A review of the substantive issues Appellant intended to challenge in the
PCRA court and before us reveals that Appellant intended to challenge plea
counsel’s effectiveness, which is squarely within the scope of the PCRA. See
42 Pa.C.S.A. § 9543(a)(2) (listing, inter alia, the ineffective assistance of
counsel); see, e.g., Commonwealth v. Turner, 80 A.3d 754 (Pa. 2013)

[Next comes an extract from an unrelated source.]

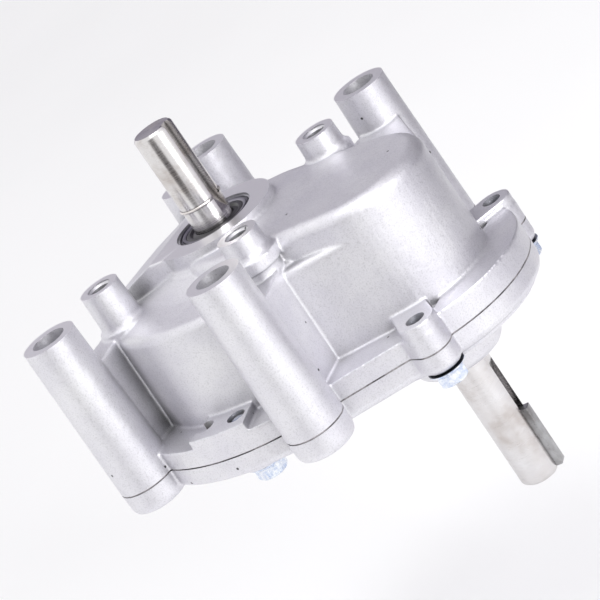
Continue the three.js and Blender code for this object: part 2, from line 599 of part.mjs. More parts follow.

(“Because [p]etitioner alleged claims of ineffective assistance of counsel, her
claims were cognizable under the PCRA[.]”) Appellant’s attempt, therefore,
to circumvent the reach and the restrictions of the PCRA by resorting to a
different heading for his pleading is of no moment. Torres, supra; Taylor,
supra.
Accordingly, the PCRA court did not err or abuse its discretion in
reviewing under the PCRA the multiple motions Appellant filed after his
judgment of sentence became final. Additionally, we agree with the PCRA
court that Appellant does not meet PCRA eligibility requirements as he
completed his sentences prior to the filing of the instant PCRA petition. 7
Finally, the PCRA court did not err or abuse its discretion in denying Appellant’s ____________________________________________
7Appellant does not challenge the PCRA court’s findings and conclusions that he is no longer eligible for PCRA relief.
-4- J-S36008-22
“post sentence motions” or motions to appeal nunc pro tunc from the denial
of the post-sentence motion as they are all meant to circumvent the
jurisdictional limitations of the PCRA.
Order affirmed.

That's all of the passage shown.